5.2 Notices. All notices and other communications required or permitted hereunder shall be in writing and shall be mailed by registered or certified mail, postage prepaid, sent by facsimile or electronic mail (if to an Investor or Holder) or otherwise delivered by hand, messenger or courier service addressed:
(a) if to an Investor, to the Investor’s address, facsimile number or electronic mail address as shown in the Company’s records, as may be updated in accordance with the provisions hereof, with a copy (which shall not constitute notice) to Ken Eheman, Wyrick Robbins Yates & Ponton LLP, 4101 Lake Boone Trail, Suite 300, Raleigh, North Carolina 27607;
(b) if to any Holder, to such address, facsimile number or electronic mail address as shown in the Company’s records, or, until any such Holder so furnishes an address, facsimile number or electronic mail address to the Company, then to the address of the last holder of such shares for which the Company has contact information in its records; or
(c) if to the Company, to the attention of the Chief Executive Officer or Chief Financial Officer of the Company at 41 South Rio Grande St., Salt Lake City, UT 84101, or at such other current address as the Company shall have furnished to the Investors or Holders, with a copy (which shall not constitute notice) to Patrick J. Schultheis, Wilson Sonsini Goodrich & Rosati, P.C., 701 Fifth Avenue, Suite 5100, Seattle, Washington 98104.
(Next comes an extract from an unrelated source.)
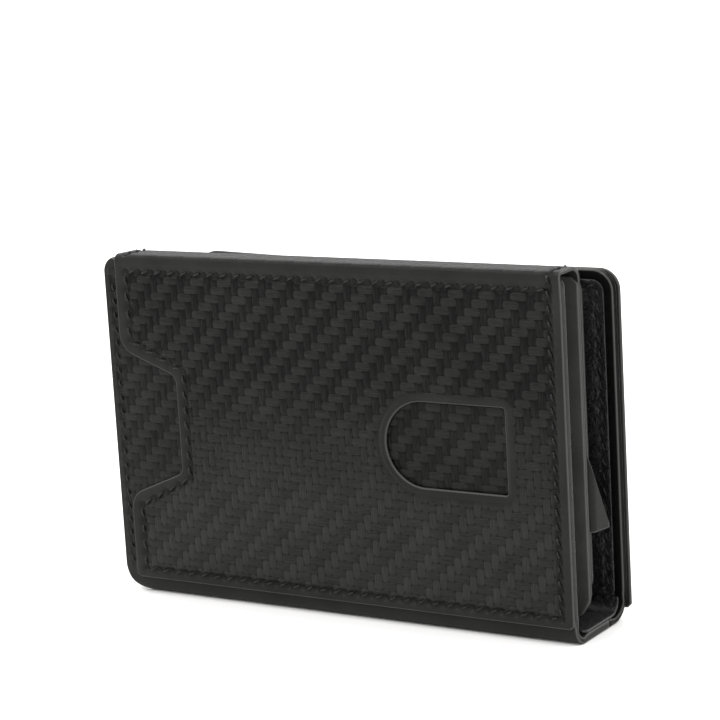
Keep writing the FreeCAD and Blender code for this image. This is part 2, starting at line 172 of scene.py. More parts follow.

Each such notice or other communication shall for all purposes of this Agreement be treated as effective or having been given (i) if delivered by hand, messenger or courier service, when delivered (or if sent via a nationally-recognized overnight courier service, freight prepaid, specifying next-business-day delivery, one business day after deposit with the courier), or (ii) if sent via mail, at the earlier of its receipt or five days after the same has been deposited in a regularly-maintained receptacle for the deposit of the United States mail, addressed and mailed as aforesaid, or (iii) if sent via facsimile, upon confirmation of facsimile transfer or, if sent via electronic mail, upon confirmation of delivery when directed to the relevant electronic mail address, if sent during normal business hours of the recipient, or if not sent during normal business hours of the recipient, then on the recipient’s next business day. In the event of any conflict between the Company’s books and records and this Agreement or any notice delivered hereunder, the Company’s books and records will control absent fraud or error.
Subject to the limitations set forth in Delaware General Corporation Law §232(e), each Investor and Holder consents to the delivery of any notice to stockholders given by the Company under the Delaware General Corporation Law or the Certificate of Incorporation or bylaws by (i) facsimile telecommunication to the facsimile number set forth on Exhibit A (or to any other facsimile number for the Investor or Holder in the Company’s records), (ii) electronic mail to the electronic mail address set forth on Exhibit A (or to any other electronic mail address for the Investor or Holder in the Company’s records), (iii) posting on an electronic network together with separate notice to the Investor or Holder of such specific posting or (iv) any other form of electronic transmission (as defined in the Delaware General Corporation Law) directed to the Investor or Holder. This consent may be revoked by an Investor or Holder by written notice to the Company and may be deemed revoked in the circumstances specified in Delaware General Corporation Law §232.
5.3 Governing Law. This Agreement shall be governed in all respects by the internal laws of the State of Delaware as applied to agreements entered into among Delaware residents to be performed entirely within Delaware, without regard to principles of conflicts of law.
5.4 Successors and Assigns. This Agreement, and any and all rights, duties and obligations hereunder, may be assigned by a Holder to a transferee of Shares that is an Affiliate of such Holder, but in all other cases shall not be assigned, transferred, delegated or sublicensed by any Investor without the prior written consent of the Company. Any attempt by an Investor without such permission to assign, transfer, delegate or sublicense any rights, duties or obligations that arise under this Agreement shall be void. Subject to the foregoing and except as otherwise provided herein, the provisions of this Agreement shall inure to the benefit of, and be binding upon, the successors, assigns, heirs, executors and administrators of the parties hereto.